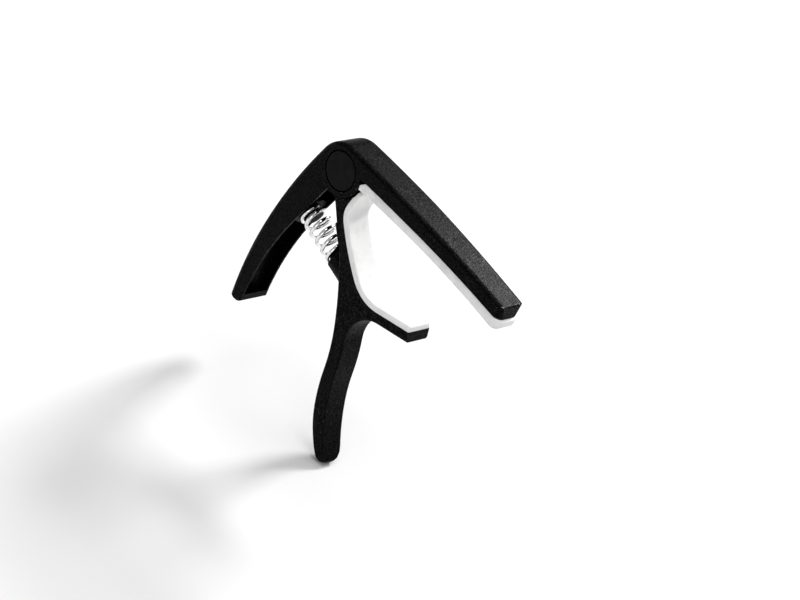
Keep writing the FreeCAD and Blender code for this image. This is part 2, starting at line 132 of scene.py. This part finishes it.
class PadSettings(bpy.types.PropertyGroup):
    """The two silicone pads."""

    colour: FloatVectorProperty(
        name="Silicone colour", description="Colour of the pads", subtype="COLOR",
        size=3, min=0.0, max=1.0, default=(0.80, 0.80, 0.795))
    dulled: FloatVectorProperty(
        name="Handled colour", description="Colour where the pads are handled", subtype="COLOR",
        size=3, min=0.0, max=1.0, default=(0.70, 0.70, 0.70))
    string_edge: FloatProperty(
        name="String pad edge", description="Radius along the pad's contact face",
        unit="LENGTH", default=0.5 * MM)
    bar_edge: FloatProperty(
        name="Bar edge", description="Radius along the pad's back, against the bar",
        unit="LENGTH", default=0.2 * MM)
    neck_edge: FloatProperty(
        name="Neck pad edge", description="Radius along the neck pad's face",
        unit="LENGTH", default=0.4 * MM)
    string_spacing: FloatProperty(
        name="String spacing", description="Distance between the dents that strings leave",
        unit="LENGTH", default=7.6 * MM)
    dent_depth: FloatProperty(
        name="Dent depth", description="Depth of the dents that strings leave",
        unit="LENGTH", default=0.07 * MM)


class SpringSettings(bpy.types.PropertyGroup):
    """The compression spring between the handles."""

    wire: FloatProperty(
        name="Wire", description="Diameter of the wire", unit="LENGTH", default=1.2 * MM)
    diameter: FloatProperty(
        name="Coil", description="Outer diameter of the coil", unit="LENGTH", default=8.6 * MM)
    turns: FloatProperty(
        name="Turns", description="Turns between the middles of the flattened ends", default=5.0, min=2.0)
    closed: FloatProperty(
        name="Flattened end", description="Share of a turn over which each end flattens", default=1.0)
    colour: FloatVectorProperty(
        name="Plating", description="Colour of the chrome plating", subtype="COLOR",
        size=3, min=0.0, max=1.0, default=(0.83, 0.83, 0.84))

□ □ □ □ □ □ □

● Objective: Go through the listing and print each line exactly as it appears.

● Reply to the exercise:
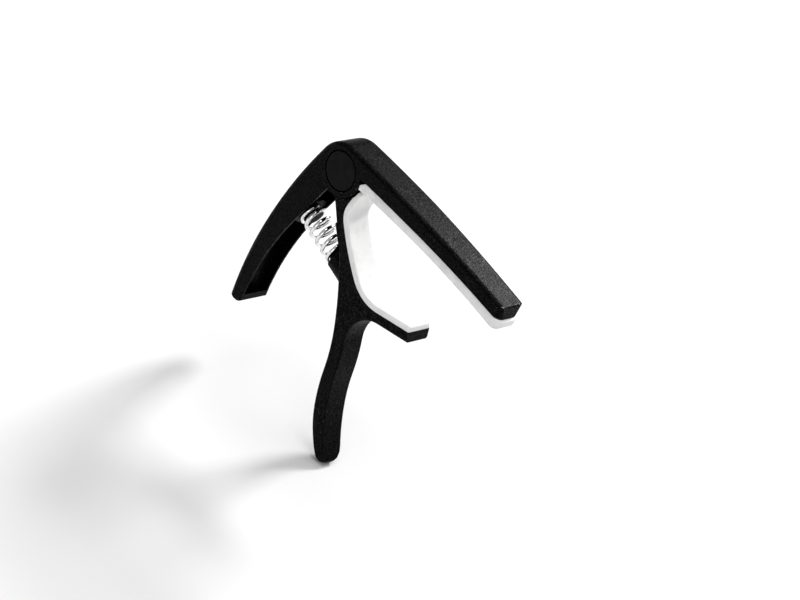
Keep writing the FreeCAD and Blender code for this image. This is part 2, starting at line 132 of scene.py. This part finishes it.
class PadSettings(bpy.types.PropertyGroup):
    """The two silicone pads."""

    colour: FloatVectorProperty(
        name="Silicone colour", description="Colour of the pads", subtype="COLOR",
        size=3, min=0.0, max=1.0, default=(0.80, 0.80, 0.795))
    dulled: FloatVectorProperty(
        name="Handled colour", description="Colour where the pads are handled", subtype="COLOR",
        size=3, min=0.0, max=1.0, default=(0.70, 0.70, 0.70))
    string_edge: FloatProperty(
        name="String pad edge", description="Radius along the pad's contact face",
        unit="LENGTH", default=0.5 * MM)
    bar_edge: FloatProperty(
        name="Bar edge", description="Radius along the pad's back, against the bar",
        unit="LENGTH", default=0.2 * MM)
    neck_edge: FloatProperty(
        name="Neck pad edge", description="Radius along the neck pad's face",
        unit="LENGTH", default=0.4 * MM)
    string_spacing: FloatProperty(
        name="String spacing", description="Distance between the dents that strings leave",
        unit="LENGTH", default=7.6 * MM)
    dent_depth: FloatProperty(
        name="Dent depth", description="Depth of the dents that strings leave",
        unit="LENGTH", default=0.07 * MM)


class SpringSettings(bpy.types.PropertyGroup):
    """The compression spring between the handles."""

    wire: FloatProperty(
        name="Wire", description="Diameter of the wire", unit="LENGTH", default=1.2 * MM)
    diameter: FloatProperty(
        name="Coil", description="Outer diameter of the coil", unit="LENGTH", default=8.6 * MM)
    turns: FloatProperty(
        name="Turns", description="Turns between the middles of the flattened ends", default=5.0, min=2.0)
    closed: FloatProperty(
        name="Flattened end", description="Share of a turn over which each end flattens", default=1.0)
    colour: FloatVectorProperty(
        name="Plating", description="Colour of the chrome plating", subtype="COLOR",
        size=3, min=0.0, max=1.0, default=(0.83, 0.83, 0.84))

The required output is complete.